Hi Am new to matillion,am tying to load almost 5 million Json files to snow flake using s3 load. Its giving an error ‘Total size (>=1,073,742,040 bytes) for the list of file descriptors returned from the stage exceeded limit (1,073,741,824 bytes); Number’
Hi @nadeem.a,
I haven't seen this error before but I wonder how you are loading the JSON files and how big they are?
Answers to the below questions will help us answer you better:
- Are you loading the files into a Variant column in a table?
- If so, are any of the files larger than 16mb compressed?
- Do you have an external stage in Snowflake that is pointed to your S3 bucket?
There are a lot of different factors at play depending on the files and what you have configured in Snowflake. If you can answer those questions, it will give a clearer picture. It might also help if you could provide a screenshot of the S3 Load configuration that you have. Thanks for posting!
Welcome to the Matillion Community, @nadeem.a
Hi @Bryan (Customer) ,
Thanks for your response.
The each file size is less than 500 bytes and the number of files in folder is more than 5 million.
Also am loading files to the variant column and there is stage that pointing to s3 bucket.
Hi @nadeem.a,
What you have looks correct. I have not personally tried to load that large of quantity of files all at once which could be where the error is coming from. The best practice for S3 and Blob storage is break your folder structure down by year, month, day, hour, minute, second. With that said there is some flexibility based on the data. For example our S3 buckets are typically organized using this format /YYYY/MM/DD/. The core reason for this best practice is based around loading and querying the data. If you ever wanted to load a single day then you load just that folder. Snowflake also mentions this in their documentation: https://docs.snowflake.com/en/user-guide/data-load-considerations-stage.html#label-organizing-data-by-path
When you are configuring the S3 Load component you are effectively giving Matillion the information needed to create a "COPY INTO" statement that will be ran in Snowflake. In a nutshell, Matillion isn't performing magic by loading the data. They are simply creating an easy to navigate interface that creates the necessary SQL statement to be ran in Snowflake.

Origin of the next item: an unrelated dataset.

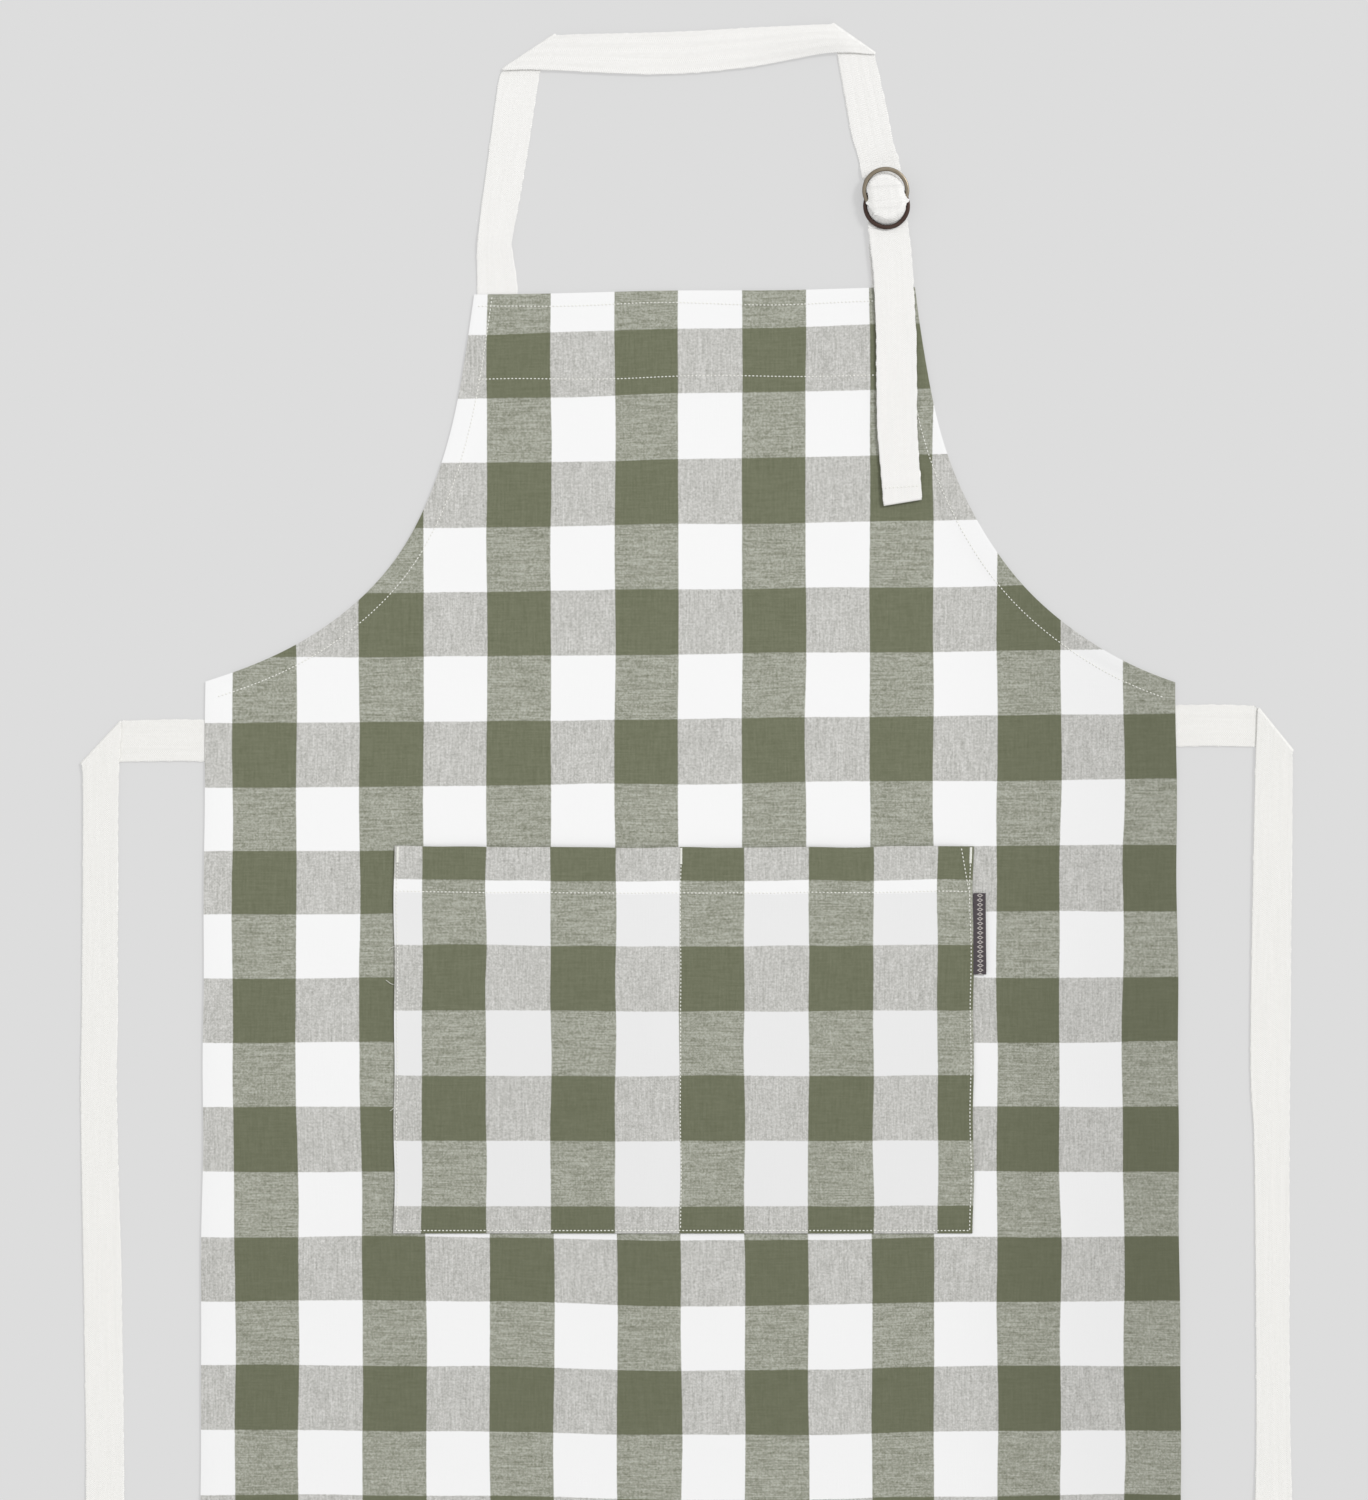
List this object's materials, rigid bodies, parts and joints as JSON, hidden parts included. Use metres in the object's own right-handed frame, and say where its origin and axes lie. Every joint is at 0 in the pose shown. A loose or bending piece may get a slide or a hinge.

Applying the above to your situation, the idea is to set the S3 Objective Prefix to a location that has the least amount of files to be loaded but still loads the necessary data without missing any. There can be overlap in files that are loaded or not loaded but you want to try to keep that overlap minimal where possible. When you tell Snowflake (via a COPY INTO statement) to look at the entire bucket for loading even though the entire bucket except 1 file has already been loaded, the overhead is still virtually the same as loading everything. It has to compare every single file every time the COPY INTO statement is executed. As you can imagine, as your 5 million files grow to 10 million and on, the loading is going to take longer and longer. You are also going to spend more money because your warehouse is running longer.
We implemented a solution that gets around the growing file count issue by implementing the best practice folder structure that I spoke about and then we dynamically create a list of folder paths based on date. We load the last 7 days every single day. Meaning, we are overlapping 6 days worth of data along with the current days data. It's what we have deemed a safe overlap but still able to pick up changes in files that have perhaps changed in since our last load. We use a Python script to generate the paths and then we store those in a grid variable. We then use a grid iterator to iterate over the paths. On each iteration it assigns the path the S3 Load's S3 Objective Prefix parameter. This translates us to running 7 COPY INTO statements every day instead of 1 that everything. This may seem inefficient but it saves us close to 20 mins a day on load times and the number grows every day as more files show up.
I hope this helps explain the possible issue and best practices. If you have more questions about this, please free to respond.